伊藤:そうですね。俺は作品を作る際、だいたい“柱”を3つ作るようにしていて。

今回は、「出会うはずのない、未来の自分と現在の自分のドラマ」を1つ目、「ヒロイン(瑠璃)が可愛い」を2つ目、3つ目を「電脳世界、仮想空間の表現」にすると決めていました。

この、「ドラマ」と「キャラクター」と「世界観」で3つ柱を考えるんですけど、そこに関しては自分としては達成できたんじゃないかな、と思いますね。

武井:そうですね。とくに「瑠璃が可愛い」については見事に反応してもらえている気がします。

――CGの出来も素晴らしいと感じました。(キャラクターデザインの)堀口さんっぽい絵に仕上がっていたなと。

伊藤:そこは3Dチームの頑張りですね。こういったデザインでも3Dで動かせるぞ、というのを見せられたのは良かったです。

武井:堀口さんの絵を3DCGにするというのは、本来は手を出しちゃいけないぐらいの相当チャレンジングなことだったと思いますね。それだけに、日本の3DCGアニメの進化を促せたのではないかと。

伊藤:あとは3Dアニメにおいても、アニメーターの特徴が出すぎることがあるなというのも感じたことですね。

3Dだと、キャラ崩れや作画崩壊というのは基本的にはないはずなんですが、チェックをしていると作画崩壊のような現象が起こるんです。もちろん、結果としてフィルムには出していませんが。

――それは角度とか、見え方によって絵が不自然になるということでしょうか?

伊藤:見え方が不自然になる場所というのは、基本的にいっぱい出るんです。

なので、その都度カットごとに調整をしていく必要があるのですが、その調整の仕方でアニメーター個人の特性が結構出てしまう。その担当の好みで、勝手に(見せ方を)変えてくるケースがあるんですよね。

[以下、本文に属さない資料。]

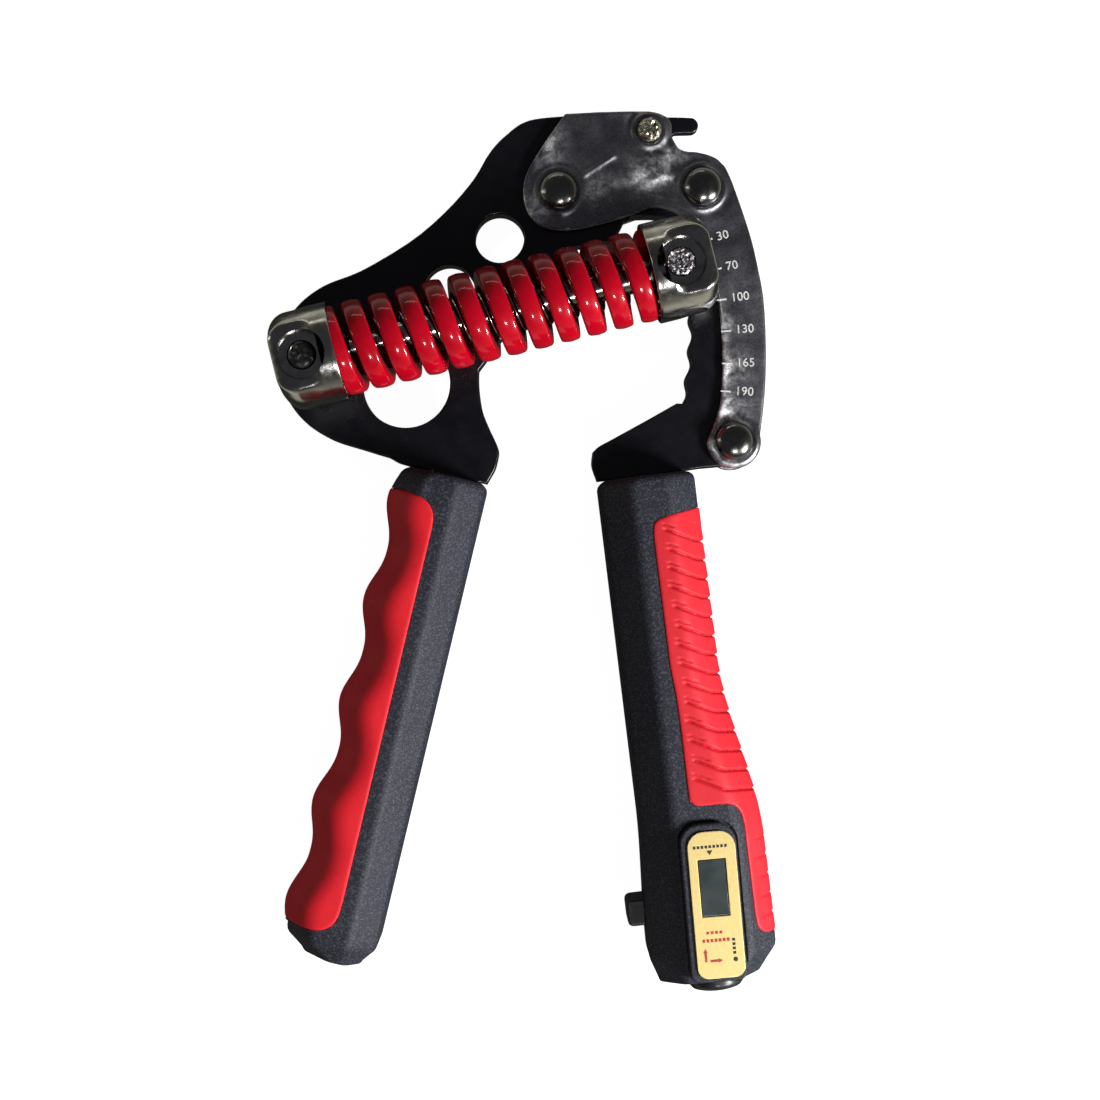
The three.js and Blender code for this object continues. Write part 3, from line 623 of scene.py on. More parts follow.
def bracket_relief(point):
    """Hand-beaten relief of the front bracket, in millimetres."""
    place = point.xy
    height = 0.22 * noise.noise(Vector((*place / 7, 1.7)))
    for x, y, r, width, rise in RINGS:
        height += rise * bell(math.hypot(place.x - x, place.y - y) - r, width)
    for start, end, width, rise in CREASES:
        height += rise * ridge_at(place - Vector(LEVER_SCREW), start, end, width)
    ripple = 0.8 + 0.9 * noise.noise(Vector((*place / 4, 8.3)))
    return height - 0.60 * ripple * ridge_at(place, (37.4, -27), (38.6, -51), 1.5)


def add_brackets():
    front, z0, z1 = replated("front_bracket", 0.5)
    remesh = front.modifiers.new("remesh", "REMESH")
    remesh.mode = "VOXEL"
    remesh.voxel_size = 0.3
    remesh.adaptivity = 0
    applied(front)
    middle = (z0 + z1) / 2
    raised(front, lambda p: bracket_relief(p) * smoothstep(p.z, middle, z1 - 0.1))
    settle(front, TOOL, "frame_side", DARK_NICKEL, ["front_bracket"], 80)
    add_plate("back_bracket", "frame_side", DARK_NICKEL, 0.45)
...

例を上げるなら、いつのまにかキャラクターの胸がでかくなったり、ムチムチになったりするんですよ(笑)。「もうちょっと痩せさせてください、太りすぎでしょ!」みたいな注意をしたこともあって。

そこはきちんと統一感をもたせないといけないので、そういう傾向がある人には、「ちゃんとキャラ表見てねと」口をすっぱくして言いましたね(笑)。

▲堅書直実(CV:北村匠海)

▲堅書直実(CV:北村匠海)

――3Dの制作をグラフィニカさんに依頼された理由は、どういったところにあったのでしょうか。

武井:グラフィニカさんについては僕が伊藤監督に紹介しました。今回の企画は、「伊藤監督とCGでSF的なものをやりたい」というのが最初の出発点だったんですけど、当時(2015年頃)まだ3DCGでアニメ映画を作る体力を持ったスタジオがそんなになかったのかな、と。

今はまただいぶ状況が変わりましたが、当時からグラフィニカさんは『楽園追放 -Expelled from Paradise-』を制作されていましたし、僕もたまたま出会う機会があって、いろいろなCGスタジオの中でも「今後は自分たちで作品を作っていく」という気概を感じました。

一緒に頑張ってくださるスタジオと映画作りをしたいと思っていたこともあり、伊藤さんにご提案したという感じですね。

――まずは、伊藤監督の参加が先に決まっていたということでしょうか。

武井:そうですね。『HELLO WORLD』に関しては、完全に伊藤さんありきの企画で、僕が伊藤さんと映画を作りたかったのが一番大きかったです。

最初は僕と伊藤さんのふたりから始まり、そこからスタジオのグラフィニカさんや、脚本家の野﨑さんを紹介させていただくという流れでしたね。